The Baylor study, which was led by the center’s Meenakshi Hegde, tested a CAR-T targeted to HER2, a protein found across many different solid tumor types, most notably in breast cancer.
In this Phase 1 trial, which enrolled 10 patients with refractory or metastatic HER2 positive sarcomas, three complete responses were reported. One patient with rhabdomyosarcoma that had metastasized to the bone marrow went into a complete response for 12 months before relapsing.

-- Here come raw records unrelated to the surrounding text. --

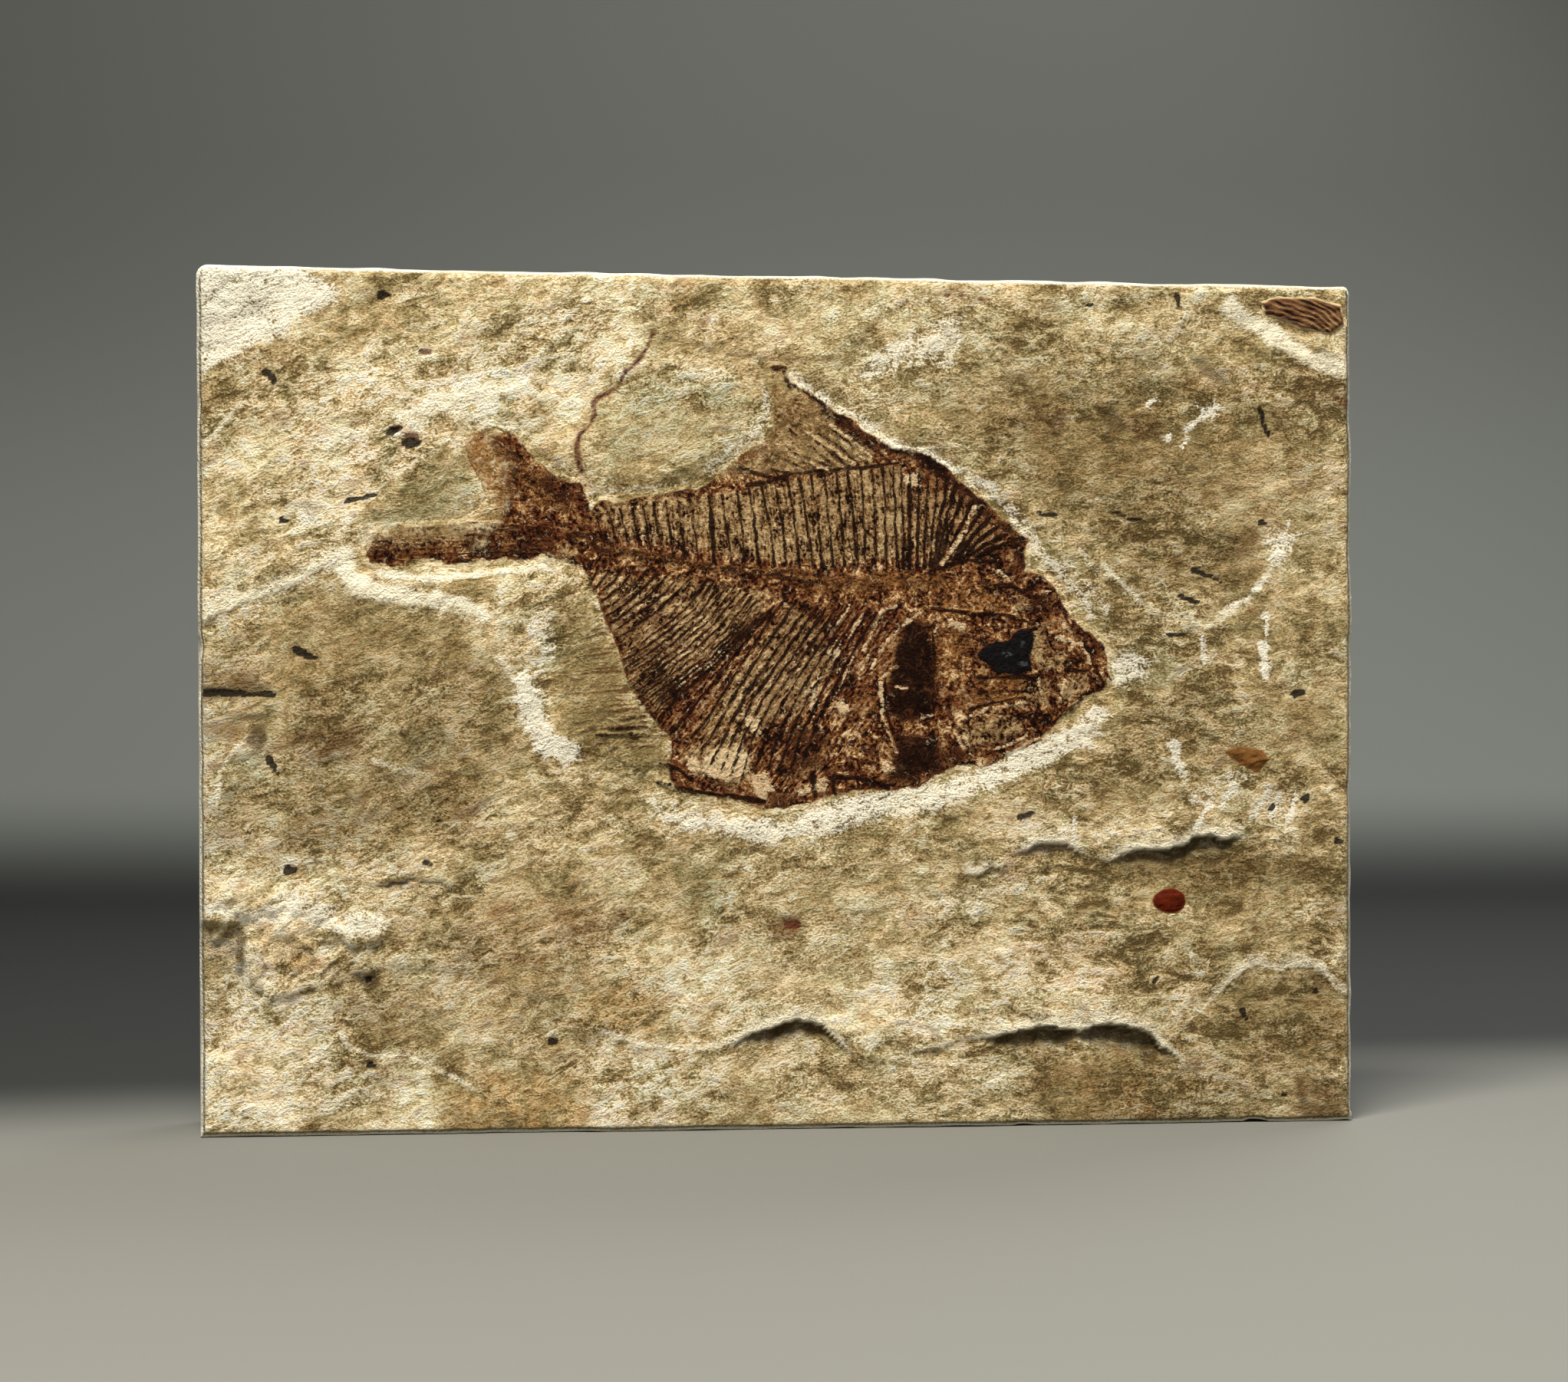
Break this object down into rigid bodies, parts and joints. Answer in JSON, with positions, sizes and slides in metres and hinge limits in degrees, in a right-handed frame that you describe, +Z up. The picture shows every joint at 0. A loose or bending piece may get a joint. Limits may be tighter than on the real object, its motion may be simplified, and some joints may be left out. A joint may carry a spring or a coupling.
{
  "type": "fossil fish slab",
  "caption": "Sawn block of bedded limestone standing on its long edge, with a deep-bodied fossil fish and loose scales lying in its split front face.",
  "frame": {"origin": "middle of the sawn base that the slab stands on", "axes": "+X to the right along the slab, the way the fish faces; +Y from the split front face to the sawn back; +Z up"},
  "size_m": [0.1203, 0.018, 0.0881],
  "materials": {
    "limestone": "matt, split and scraped front, sawn sides and back",
    "fish_bone": "matt brown film with darker, slightly glossy bone",
    "corner_bone": "matt ridged bone",
    "red_scale_bone": "slightly glossy enamel",
    "amber_scale_bone": "slightly glossy enamel"
  },
  "bodies": {
    "root": {"limestone_slab": "limestone", "fossil_fish": "fish_bone", "corner_fossil": "corner_bone", "red_scale": "red_scale_bone", "amber_scale": "amber_scale_bone"}
  },
  "joints": []
}
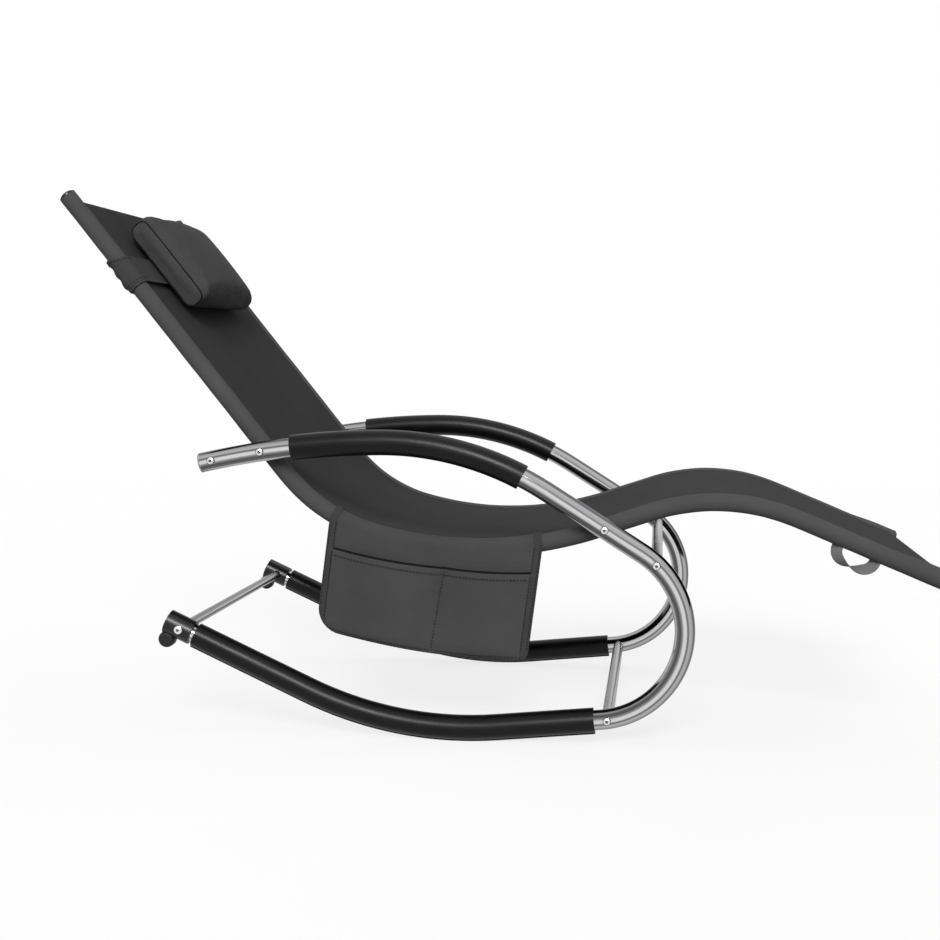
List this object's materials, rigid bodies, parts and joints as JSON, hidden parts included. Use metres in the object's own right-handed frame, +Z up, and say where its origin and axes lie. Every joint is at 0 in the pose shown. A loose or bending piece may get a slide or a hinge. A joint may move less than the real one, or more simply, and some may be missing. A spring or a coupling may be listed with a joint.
{
  "type": "rocking chaise lounge",
  "caption": "Rocking sun lounger: bent tube side loops on foam rocker sleeves, a sling seat on bent rails, a sliding head pillow and a side bag.",
  "frame": {"origin": "on the floor, in the middle of the length and the width", "axes": "+X towards the foot end, +Y to the sitter's left, +Z up"},
  "size_m": [1.4339, 0.6466, 0.889],
  "materials": {
    "polished_tube": "polished",
    "foam_sleeve": "matte",
    "black_plastic": "satin",
    "grey_plastic": "satin",
    "bumper_rubber": "matte",
    "bolt_steel": "satin",
    "painted_tube": "satin",
    "sling_fabric": "matte",
    "pillow_fabric": "matte",
    "elastic_band": "matte",
    "bag_fabric": "matte",
    "binding_tape": "matte",
    "webbing": "matte"
  },
  "bodies": {
    "chair": {"side_loop_right": "polished_tube", "side_loop_left": "polished_tube", "armrest_sleeve_right": "foam_sleeve", "armrest_sleeve_left": "foam_sleeve", "rocker_sleeve_right": "foam_sleeve", "rocker_sleeve_left": "foam_sleeve", "rear_cap_right": "black_plastic", "rear_cap_left": "black_plastic", "rear_bumper_right": "bumper_rubber", "rear_bumper_left": "bumper_rubber", "arm_end_plugs": "grey_plastic", "arm_plug_screws": "bolt_steel", "rear_crossbar": "polished_tube", "lower_crossbar": "polished_tube", "upper_crossbar": "polished_tube", "crossbar_inserts": "black_plastic", "crossbar_bolts": "bolt_steel", "back_rail_right": "painted_tube", "back_rail_left": "painted_tube", "leg_rail_right": "painted_tube", "leg_rail_left": "painted_tube", "rail_joiners": "painted_tube", "rail_end_plugs": "black_plastic", "head_bar": "painted_tube", "foot_bar": "painted_tube", "bar_saddles": "black_plastic", "rail_spacers": "black_plastic", "rail_bolts": "bolt_steel", "rail_nuts": "bolt_steel", "seat_sling": "sling_fabric", "bag_back_panel": "bag_fabric", "bag_pockets": "bag_fabric", "bag_edge_tape": "binding_tape", "leg_strap": "webbing"},
    "head_pillow": {"pillow": "pillow_fabric", "pillow_band": "elastic_band"}
  },
  "joints": [
    {"name": "pillow_slide", "type": "slide", "parent": "chair", "child": "head_pillow", "axis": [0.6266, 0, -0.7793], "range_m": [-0.06, 0.23]}
  ]
}
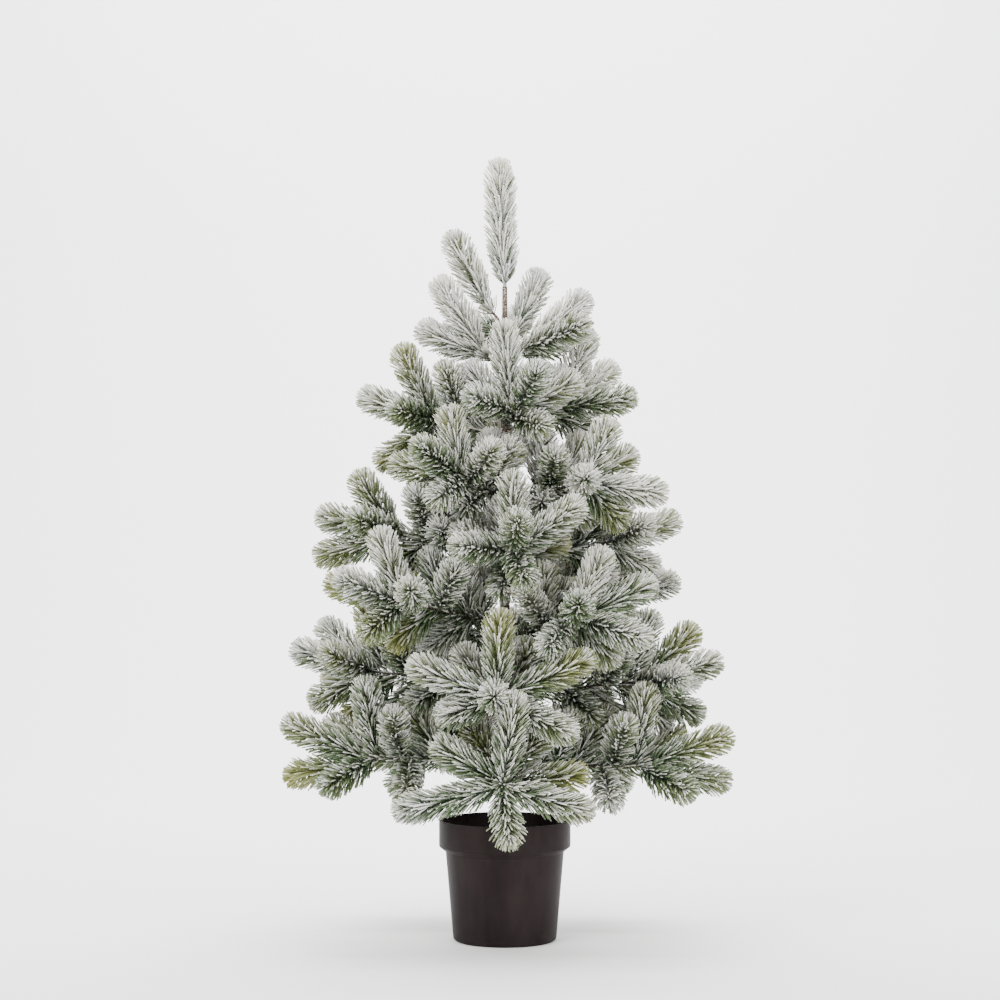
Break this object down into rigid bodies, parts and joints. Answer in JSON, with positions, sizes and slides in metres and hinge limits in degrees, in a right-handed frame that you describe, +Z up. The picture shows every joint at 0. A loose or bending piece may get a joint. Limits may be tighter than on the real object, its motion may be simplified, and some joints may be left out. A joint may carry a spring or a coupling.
{
  "type": "artificial tabletop tree",
  "caption": "Frosted artificial tabletop tree: moulded needle sprays on bendable wires round a taped trunk, in a round plastic pot.",
  "frame": {"origin": "centre of the pot's flat underside, on the trunk's axis", "axes": "+Z up the trunk to the leader tip, -Y towards the front of the tree, +X to its right"},
  "size_m": [0.5114, 0.4627, 0.9],
  "materials": {
    "pot_plastic": "satin",
    "cement": "matte",
    "rod_steel": "satin",
    "paper_tape": "matte",
    "frosted_needles": "matte"
  },
  "bodies": {
    "pot_and_trunk": {"pot": "pot_plastic", "cement_weight": "cement", "trunk_rod": "rod_steel", "trunk_tape": "paper_tape", "leader_tip": "frosted_needles"},
    "tier1_front_branch": {"tier1_front_branch_wire": "paper_tape", "tier1_front_branch_tips": "frosted_needles"},
    "tier1_right_branch": {"tier1_right_branch_wire": "paper_tape", "tier1_right_branch_tips": "frosted_needles"},
    "tier1_back_right_branch": {"tier1_back_right_branch_wire": "paper_tape", "tier1_back_right_branch_tips": "frosted_needles"},
    "tier1_back_left_branch": {"tier1_back_left_branch_wire": "paper_tape", "tier1_back_left_branch_tips": "frosted_needles"},
    "tier1_left_branch": {"tier1_left_branch_wire": "paper_tape", "tier1_left_branch_tips": "frosted_needles"},
    "tier2_front_branch": {"tier2_front_branch_wire": "paper_tape", "tier2_front_branch_tips": "frosted_needles"},
    "tier2_right_branch": {"tier2_right_branch_wire": "paper_tape", "tier2_right_branch_tips": "frosted_needles"},
    "tier2_back_branch": {"tier2_back_branch_wire": "paper_tape", "tier2_back_branch_tips": "frosted_needles"},
    "tier2_left_branch": {"tier2_left_branch_wire": "paper_tape", "tier2_left_branch_tips": "frosted_needles"},
    "tier3_front_right_branch": {"tier3_front_right_branch_wire": "paper_tape", "tier3_front_right_branch_tips": "frosted_needles"},
    "tier3_back_right_branch": {"tier3_back_right_branch_wire": "paper_tape", "tier3_back_right_branch_tips": "frosted_needles"},
    "tier3_back_left_branch": {"tier3_back_left_branch_wire": "paper_tape", "tier3_back_left_branch_tips": "frosted_needles"},
    "tier3_front_left_branch": {"tier3_front_left_branch_wire": "paper_tape", "tier3_front_left_branch_tips": "frosted_needles"},
    "tier4_front_branch": {"tier4_front_branch_wire": "paper_tape", "tier4_front_branch_tips": "frosted_needles"},
    "tier4_right_branch": {"tier4_right_branch_wire": "paper_tape", "tier4_right_branch_tips": "frosted_needles"},
    "tier4_back_branch": {"tier4_back_branch_wire": "paper_tape", "tier4_back_branch_tips": "frosted_needles"},
    "tier4_left_branch": {"tier4_left_branch_wire": "paper_tape", "tier4_left_branch_tips": "frosted_needles"},
    "tier5_front_left_branch": {"tier5_front_left_branch_wire": "paper_tape", "tier5_front_left_branch_tips": "frosted_needles"},
    "tier5_right_branch": {"tier5_right_branch_wire": "paper_tape", "tier5_right_branch_tips": "frosted_needles"},
    "tier5_back_branch": {"tier5_back_branch_wire": "paper_tape", "tier5_back_branch_tips": "frosted_needles"},
    "tier6_front_branch": {"tier6_front_branch_wire": "paper_tape", "tier6_front_branch_tips": "frosted_needles"},
    "tier6_back_right_branch": {"tier6_back_right_branch_wire": "paper_tape", "tier6_back_right_branch_tips": "frosted_needles"},
    "tier6_left_branch": {"tier6_left_branch_wire": "paper_tape", "tier6_left_branch_tips": "frosted_needles"},
    "crown_right_branch": {"crown_right_branch_wire": "paper_tape", "crown_right_branch_tips": "frosted_needles"},
    "crown_left_branch": {"crown_left_branch_wire": "paper_tape", "crown_left_branch_tips": "frosted_needles"},
    "crown_back_branch": {"crown_back_branch_wire": "paper_tape", "crown_back_branch_tips": "frosted_needles"},
    "crown_upper_left_branch": {"crown_upper_left_branch_wire": "paper_tape", "crown_upper_left_branch_tips": "frosted_needles"}
  },
  "joints": [
    {"name": "tier1_front_bend", "type": "hinge", "parent": "pot_and_trunk", "child": "tier1_front_branch", "pos_m": [-0.00015, -0.00872, 0.198], "axis": [-0.9998, 0.0175, 0], "range_deg": [-20, 45], "deforming": ["tier1_front_branch_tips"]},
    {"name": "tier1_right_bend", "type": "hinge", "parent": "pot_and_trunk", "child": "tier1_right_branch", "pos_m": [0.00818, -0.00298, 0.2], "axis": [-0.342, -0.9397, 0], "range_deg": [-20, 45], "deforming": ["tier1_right_branch_tips"]},
    {"name": "tier1_back_right_bend", "type": "hinge", "parent": "pot_and_trunk", "child": "tier1_back_right_branch", "pos_m": [0.00538, 0.00689, 0.196], "axis": [0.788, -0.6157, 0], "range_deg": [-20, 45], "deforming": ["tier1_back_right_branch_tips"]},
    {"name": "tier1_back_left_bend", "type": "hinge", "parent": "pot_and_trunk", "child": "tier1_back_left_branch", "pos_m": [-0.00487, 0.00721, 0.201], "axis": [0.829, 0.5592, 0], "range_deg": [-20, 45], "deforming": ["tier1_back_left_branch_tips"]},
    {"name": "tier1_left_bend", "type": "hinge", "parent": "pot_and_trunk", "child": "tier1_left_branch", "pos_m": [-0.00813, -0.00296, 0.208], "axis": [-0.342, 0.9397, 0], "range_deg": [-20, 45], "deforming": ["tier1_left_branch_tips"]},
    {"name": "tier2_front_bend", "type": "hinge", "parent": "pot_and_trunk", "child": "tier2_front_branch", "pos_m": [-0.00057, -0.00814, 0.274], "axis": [-0.9976, 0.0698, 0], "range_deg": [-20, 45], "deforming": ["tier2_front_branch_tips"]},
    {"name": "tier2_right_bend", "type": "hinge", "parent": "pot_and_trunk", "child": "tier2_right_branch", "pos_m": [0.00805, -0.00085, 0.282], "axis": [-0.1045, -0.9945, 0], "range_deg": [-20, 45], "deforming": ["tier2_right_branch_tips"]},
    {"name": "tier2_back_bend", "type": "hinge", "parent": "pot_and_trunk", "child": "tier2_back_branch", "pos_m": [0.00057, 0.00817, 0.269], "axis": [0.9976, -0.0698, 0], "range_deg": [-20, 45], "deforming": ["tier2_back_branch_tips"]},
    {"name": "tier2_left_bend", "type": "hinge", "parent": "pot_and_trunk", "child": "tier2_left_branch", "pos_m": [-0.008, 0.00056, 0.292], "axis": [0.0698, 0.9976, 0], "range_deg": [-20, 45], "deforming": ["tier2_left_branch_tips"]},
    {"name": "tier3_front_right_bend", "type": "hinge", "parent": "pot_and_trunk", "child": "tier3_front_right_branch", "pos_m": [0.00488, -0.00581, 0.35], "axis": [-0.766, -0.6428, 0], "range_deg": [-20, 45], "deforming": ["tier3_front_right_branch_tips"]},
    {"name": "tier3_back_right_bend", "type": "hinge", "parent": "pot_and_trunk", "child": "tier3_back_right_branch", "pos_m": [0.00592, 0.00463, 0.36], "axis": [0.6157, -0.788, 0], "range_deg": [-20, 45], "deforming": ["tier3_back_right_branch_tips"]},
    {"name": "tier3_back_left_bend", "type": "hinge", "parent": "pot_and_trunk", "child": "tier3_back_left_branch", "pos_m": [-0.00491, 0.00585, 0.344], "axis": [0.766, 0.6428, 0], "range_deg": [-20, 45], "deforming": ["tier3_back_left_branch_tips"]},
    {"name": "tier3_front_left_bend", "type": "hinge", "parent": "pot_and_trunk", "child": "tier3_front_left_branch", "pos_m": [-0.0059, -0.00461, 0.364], "axis": [-0.6157, 0.788, 0], "range_deg": [-20, 45], "deforming": ["tier3_front_left_branch_tips"]},
    {"name": "tier4_front_bend", "type": "hinge", "parent": "pot_and_trunk", "child": "tier4_front_branch", "pos_m": [0.00073, -0.00695, 0.43], "axis": [-0.9945, -0.1045, 0], "range_deg": [-20, 45], "deforming": ["tier4_front_branch_tips"]},
    {"name": "tier4_right_bend", "type": "hinge", "parent": "pot_and_trunk", "child": "tier4_right_branch", "pos_m": [0.00688, 0.00072, 0.44], "axis": [0.1045, -0.9945, 0], "range_deg": [-20, 45], "deforming": ["tier4_right_branch_tips"]},
    {"name": "tier4_back_bend", "type": "hinge", "parent": "pot_and_trunk", "child": "tier4_back_branch", "pos_m": [-0.00086, 0.00698, 0.424], "axis": [0.9925, 0.1219, 0], "range_deg": [-20, 45], "deforming": ["tier4_back_branch_tips"]},
    {"name": "tier4_left_bend", "type": "hinge", "parent": "pot_and_trunk", "child": "tier4_left_branch", "pos_m": [-0.00679, -0.00083, 0.45], "axis": [-0.1219, 0.9925, 0], "range_deg": [-20, 45], "deforming": ["tier4_left_branch_tips"]},
    {"name": "tier5_front_left_bend", "type": "hinge", "parent": "pot_and_trunk", "child": "tier5_front_left_branch", "pos_m": [-0.00377, -0.00518, 0.508], "axis": [-0.809, 0.5878, 0], "range_deg": [-20, 45], "deforming": ["tier5_front_left_branch_tips"]},
    {"name": "tier5_right_bend", "type": "hinge", "parent": "pot_and_trunk", "child": "tier5_right_branch", "pos_m": [0.00584, -0.0026, 0.51], "axis": [-0.4067, -0.9135, 0], "range_deg": [-20, 45], "deforming": ["tier5_right_branch_tips"]},
    {"name": "tier5_back_bend", "type": "hinge", "parent": "pot_and_trunk", "child": "tier5_back_branch", "pos_m": [-0.00153, 0.00613, 0.52], "axis": [0.9703, 0.2419, 0], "range_deg": [-20, 45], "deforming": ["tier5_back_branch_tips"]},
    {"name": "tier6_front_bend", "type": "hinge", "parent": "pot_and_trunk", "child": "tier6_front_branch", "pos_m": [0.00161, -0.00561, 0.584], "axis": [-0.9613, -0.2756, 0], "range_deg": [-20, 45], "deforming": ["tier6_front_branch_tips"]},
    {"name": "tier6_back_right_bend", "type": "hinge", "parent": "pot_and_trunk", "child": "tier6_back_right_branch", "pos_m": [0.00524, 0.00255, 0.586], "axis": [0.4384, -0.8988, 0], "range_deg": [-20, 45], "deforming": ["tier6_back_right_branch_tips"]},
    {"name": "tier6_left_bend", "type": "hinge", "parent": "pot_and_trunk", "child": "tier6_left_branch", "pos_m": [-0.00583, 0.00082, 0.578], "axis": [0.1392, 0.9903, 0], "range_deg": [-20, 45], "deforming": ["tier6_left_branch_tips"]},
    {"name": "crown_right_bend", "type": "hinge", "parent": "pot_and_trunk", "child": "crown_right_branch", "pos_m": [0.00507, -0.00127, 0.666], "axis": [-0.2419, -0.9703, 0], "range_deg": [-20, 35], "deforming": ["crown_right_branch_tips"]},
    {"name": "crown_left_bend", "type": "hinge", "parent": "pot_and_trunk", "child": "crown_left_branch", "pos_m": [-0.00513, -0.00128, 0.658], "axis": [-0.2419, 0.9703, 0], "range_deg": [-20, 35], "deforming": ["crown_left_branch_tips"]},
    {"name": "crown_back_bend", "type": "hinge", "parent": "pot_and_trunk", "child": "crown_back_branch", "pos_m": [0.00284, 0.00421, 0.686], "axis": [0.829, -0.5592, 0], "range_deg": [-20, 25], "deforming": ["crown_back_branch_tips"]},
    {"name": "crown_upper_left_bend", "type": "hinge", "parent": "pot_and_trunk", "child": "crown_upper_left_branch", "pos_m": [-0.0049, 0.00017, 0.71], "axis": [0.0349, 0.9994, 0], "range_deg": [-20, 25], "deforming": ["crown_upper_left_branch_tips"]}
  ]
}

But reinfusion of the HER2 CAR-T therapy triggered another full response that remained ongoing at 17 months.
No patients in the study developed neurotoxicity, and only two experienced cytokine release syndrome greater than Grade 2.
Trial participants, however, received up to three infusions of CAR-T cells, and those who responded has as many as five more.
The reason for the intensive treatment, Navai explained, has to do with the persistence of CAR-T cells in the blood, which this and previous studies of HER2 CAR-T cells showed to be much more limited than what’s been seen with CAR-T therapies for leukemia and lymphoma.
Such an approach also serves to highlight how much more difficult treating solid tumors can be, particularly when part of CAR-T’s promise has been its potential as a one-time treatment.
Several drugmakers, including GlaxoSmithKline, TCR2 Therapeutics and Ziopharm, have turned to CAR-T’s cousin — T cell receptor therapy — in hopes of solving the challenge of solid tumors.
Unlike CAR-T, TCRs tap into a natural signaling pathway and are capable of recognizing intracellular targets, rather than just those on the surface of a cancer cell.
There, too, however, work remains in early- to middle-stages, making cell therapy in solid tumors a field that’s only just emerging.